Background and motivation
The question can be posed more generally for Kähler groups or for more general (cocompact) lattices $\Gamma$, but the hyperbolicity hypothesis could help. By Goldman-Millson theory, this would mean that the bracket map $$ H^1(\Gamma, \text{Ad}(\rho)) \times H^1(\Gamma, \text{Ad}(\rho)) \to H^2(\Gamma, \text{Ad}(\rho)) $$ vanishes identically, but I think there is no hope that $H^2$ vanishes itself (quite to the contrary, Carlson-Toledo conjecture expects $H^2(\Gamma, \mathbb{R}) \neq 0$ always, but this does not say much about the above map).

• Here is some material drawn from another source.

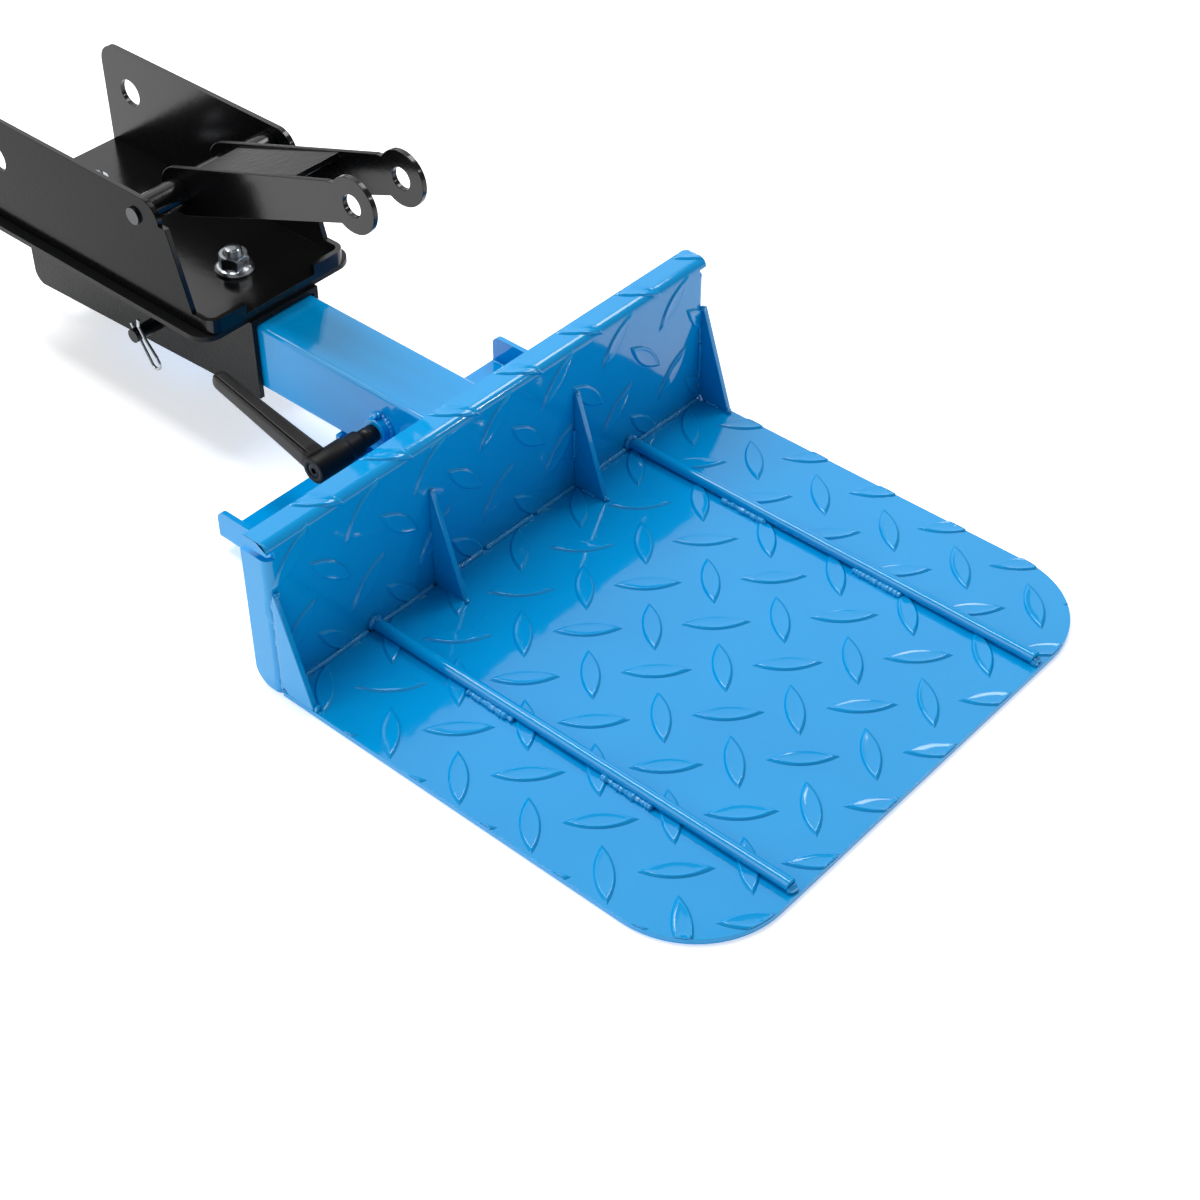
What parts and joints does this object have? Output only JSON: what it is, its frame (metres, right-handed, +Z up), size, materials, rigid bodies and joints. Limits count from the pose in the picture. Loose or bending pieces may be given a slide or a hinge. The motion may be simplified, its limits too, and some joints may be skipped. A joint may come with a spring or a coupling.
{
  "type": "wheel tray with telescoping arm",
  "caption": "L-shaped tread-plate wheel tray with stop rods and gussets, sliding on a square arm in a black receiver with a lift link, clamp lever and clipped hitch pin.",
  "frame": {"origin": "on the deck's underside, below the middle of the wall's front face", "axes": "+X from the wall to the deck's front edge, +Y along the wall away from the clamp lever, +Z up"},
  "size_m": [0.61, 0.312, 0.1876],
  "materials": {
    "blue_coat": "gloss powder coat",
    "black_coat": "semi-gloss powder coat",
    "lever_plastic": "fine matte grain",
    "dark_steel": "black oxide",
    "spring_steel": "bright drawn wire",
    "zinc": "zinc plated",
    "pin_steel": "plain turned steel"
  },
  "bodies": {
    "bracket": {"receiver_channel": "black_coat", "receiver_keepers": "black_coat", "base_plate": "black_coat", "pivot_bracket": "black_coat", "weld_studs": "zinc", "flange_nuts": "zinc", "lock_screw": "zinc", "pivot_pin": "pin_steel"},
    "arm": {"arm_tube": "blue_coat", "clamp_boss": "blue_coat"},
    "tray": {"deck_plate": "blue_coat", "wall_plate": "blue_coat", "end_gusset_left": "blue_coat", "end_gusset_right": "blue_coat", "mid_gusset_left": "blue_coat", "mid_gusset_right": "blue_coat", "wheel_stop_rod_left": "blue_coat", "wheel_stop_rod_right": "blue_coat", "tray_welds": "blue_coat", "rear_channel": "blue_coat", "saddle_plate": "blue_coat", "spigot_tube": "blue_coat"},
    "lever": {"lever_stud": "dark_steel", "lever_screw": "dark_steel", "lever_spring": "spring_steel"},
    "handle": {"lever_handle": "lever_plastic"},
    "link": {"lift_link": "black_coat", "link_bush": "black_coat"},
    "hitch": {"hitch_pin": "dark_steel"},
    "clip": {"spring_clip": "zinc"}
  },
  "joints": [
    {"name": "arm_slide", "type": "slide", "parent": "bracket", "child": "arm", "axis": [1, 0, 0], "range_m": [-0.035, 0.07]},
    {"name": "tray_slide", "type": "slide", "parent": "arm", "child": "tray", "axis": [1, 0, 0], "range_m": [0, 0.03]},
    {"name": "lever_turn", "type": "hinge", "parent": "arm", "child": "lever", "pos_m": [-0.067, -0.026, 0.0482], "axis": [0, 1, 0], "range_deg": [-20, 100]},
    {"name": "handle_lift", "type": "slide", "parent": "lever", "child": "handle", "axis": [0, -1, 0], "range_m": [0, 0.004], "stiffness_N_per_m": 2000, "springref_m": -0.001, "deforming": ["lever_spring"]},
    {"name": "link_swing", "type": "hinge", "parent": "bracket", "child": "link", "pos_m": [-0.211, 0, 0.127], "axis": [0, -1, 0], "range_deg": [-10, 60]},
    {"name": "hitch_pin_slide", "type": "slide", "parent": "bracket", "child": "hitch", "axis": [0, 1, 0], "range_m": [0, 0.011]},
    {"name": "clip_pull", "type": "slide", "parent": "hitch", "child": "clip", "axis": [0.5299, 0, -0.848], "range_m": [0, 0.02]}
  ]
}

I ask this because the only two examples of rigid but not infinitesimally rigid representations I know of are the one constructed by Goldman and Millson, who considered the embedding $\text{SU}(n,1) \hookrightarrow \text{SU}(n+1,1)$ and the one constructed by Kim, Klingler and Pansu, that is $$ \text{SU}(n,1) \hookrightarrow \text{Sp}(n,1) \hookrightarrow \text{SU}(2n,2). $$ However, in both cases the representation comes from an infinitesimally rigid representation (in the first case: up to "trivial deformations") to a smaller subgroup of $\text{SU}(p,q)$. The $H^1$ in this bigger group turns out to be non-zero, and along such directions there are obstructions, but this does not happen if we restrict to the Zariski closures. Furthermore, in both cases the representation factors through the whole of $\text{SU}(n,1)$, an hypothesis I am not assuming.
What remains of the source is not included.